Middle East And Islamic Studies Lecture Series
Date: 8 May, 2020- 12 pm
Islam, Native Americans, and the Conquest of Canaan: A Qur’anic Reading
Guest lecture: Dr Shadaab Rahemtulla of University of Edinburgh
Abstract: This presentation seeks to put Islamic liberation theology in conversation with Native American rights, focusing on an indigenous critique of Christian liberation theology. The Exodus is a central paradigm for Latin American and Black theologians, representing a just deity in solidarity with the oppressed. But native scholars have critiqued the Exodus paradigm as selective, omitting “the other side” of the story: namely, the Israelite conquest of Canaan and destruction of its local inhabitants. Given the Exodus is also a key trope in Islamic liberation theology, this paper raises the following questions: What exactly does the Qur’an have to say about the Israelite encounter with Canaan? Does it mirror the biblical account? Did a mass genocide take place, and, if so, was this a result of divine decree?

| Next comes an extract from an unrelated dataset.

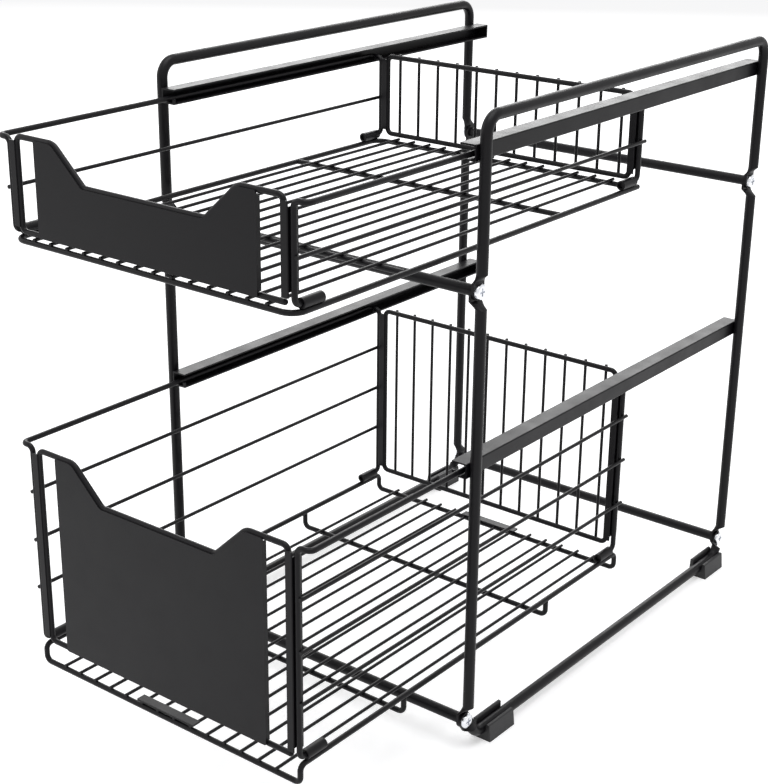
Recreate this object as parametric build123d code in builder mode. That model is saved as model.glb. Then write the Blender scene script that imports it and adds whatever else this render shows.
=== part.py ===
from build123d import *
import os

# Under sink organizer: a steel tube rack on four plastic feet, with two wire
# baskets that slide out of it to the front, each on a pair of channel rails.
# Millimetres. +X is right, +Y is to the rear, +Z is up. The origin is on the
# floor under the middle of the rack and its pulled out baskets.

# Rack: tube axes, seen from the front and from the side
rack_width = 286.0
rack_depth = 380.0
foot_bar_height = 9.0
bottom_joint_rise = 14.0
joint_spacing = 322.5
hoop_rise = 114.5
tube_diameter = 8.0
tube_wall = 0.9
hoop_bend = 12.0
foot_bar_bend = 12.0
foot_bar_end_run = 9.5

# Flattened tube ends, stacked in pairs under one screw head
lug_thickness = 2.0
lug_diameter = 12.0
lug_clearance = 0.3
lug_flare = 5.5
foot_bar_flare = 2.1
screw_clearance = 0.2

# Truss head screws and the threaded inserts that they enter
screw_diameter = 5.0
screw_length = 14.0
head_diameter = 11.0
head_height = 2.8
head_round = 1.6
recess_width = 1.3
recess_length = 5.4
recess_depth = 1.5
insert_length = 12.0
insert_clearance = 0.05

# Channel rails, open to the inside of the rack and closed at the rear
rail_height = 11.1
rail_width = 12.5
rail_sheet = 1.2
rail_fold_round = 1.0
rail_end_round = 2.0
rail_overhang = 5.0
upper_rail_drop = 28.7
lower_rail_drop = 132.2
stop_height = 3.0
stop_width = 2.2
stop_setback = 0.3

# Feet that snap on the foot bars
foot_length = 31.0
foot_front_inset = 17.0
foot_rear_inset = 7.0
foot_outer_wall = 3.1
foot_inner_wall = 2.85
foot_outer_draft = 1.3
foot_inner_draft = 0.65
foot_outer_rise = 4.5
foot_inner_rise = 6.6
foot_lip_round = 1.2
foot_clearance = 0.1

# Rods and wires of the baskets
rod_diameter = 4.0
side_wire_diameter = 2.8
floor_wire_diameter = 2.4
back_wire_diameter = 2.4
weld_depth = 0.5

# Both baskets, in plan and in the rails
basket_reach = 162.0
slide_travel = 150.0
side_front_setback = 3.5
side_rear_clearance = 3.0
slide_gap = 0.6
slide_side_play = 3.05
side_rod_gap = 2.2
base_outset = 0.5
corner_bend = 4.5

# Feet of the basket sides, and the sleeves on the floor that hold them
side_foot_bend = 4.5
sleeve_diameter = 7.2
sleeve_length = 19.0
sleeve_setback = 5.0
sleeve_clearance = 0.2
sleeve_end_gap = 2.0
sleeve_round = 0.5
sleeve_weld = 0.3

# Wires across the basket sides
side_wire_front_end = 1.5
side_wire_rear_end = 3.0
upper_wire_top_gap = 33.3
lower_wire_top_gap = 35.3
lower_wire_bottom_gap = 46.45
lower_side_wire_count = 3

# Floors of the baskets
upper_basket_clearance = 15.75
lower_basket_clearance = 17.75
floor_wire_count = 14
floor_wire_side_gap = 20.4
floor_wire_nub = 3.0
floor_wire_front_end = 1.0
upper_cross_rod_insets = (106.0, 284.0)
upper_base_corner_bend = 10.0
upper_base_rear_inset = 3.8
upper_base_tail = 3.8
lower_cross_rod_insets = (109.0, 288.0)
lower_base_setback = 1.4
lower_base_overhang = 2.2
lower_base_drop = 13.3
floor_strip_length = 54.0
floor_strip_width = 7.0
floor_strip_thickness = 1.5
floor_strip_setback = 2.0

# Front and back panels
panel_rod_offset = 0.3
panel_lift = 0.25
panel_corner_inset = 7.2
panel_end_inset = 7.3
panel_end_gap = 4.5
panel_bend = 4.5
plate_side_gap = 19.1
ear_width = 16.0
notch_slope_run = 27.0
ear_bend = 10.0
notch_bend = 6.0
upper_ear_rise = 1.95
upper_notch_depth = 24.55
lower_ear_rise = -1.05
lower_notch_depth = 25.5
plate_thickness = 1.0
plate_foot_lap = 0.8
plate_corner_round = 1.5
plate_flange = 3.8
plate_flange_gap = 0.6
back_wire_count = 12
back_wire_side_gap = 10.6
back_wire_nub = 0.3
back_wire_foot_lap = 1.0
upper_back_rise = 1.5
lower_back_rise = 0.7
lower_back_lift = 2.5

# Corner strips that clip the panels to the side rods
strip_thickness = 0.9
strip_fold_round = 0.7
strip_lap = 0.5
strip_gap = 0.3
strip_hook_reach = 3.9
strip_hook_inset = 3.5
strip_top_gap = 2.3
strip_bottom_gap = 3.5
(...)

Bio: A Canadian Muslim of Indian descent, Shadaab Rahemtulla is Lecturer in Islam and Christian-Muslim Relations at the School of Divinity, University of Edinburgh. Trained in Islamic thought at the University of Oxford, Shadaab’s primary interest lies in the relationship between religion, power, and resistance, exploring how religious texts can be (re)interpreted to challenge structures of social domination, including poverty and patriarchy, racism and empire. He is the author of the book, Qur’an of the Oppressed: Liberation Theology and Gender Justice in Islam (OUP, 2018).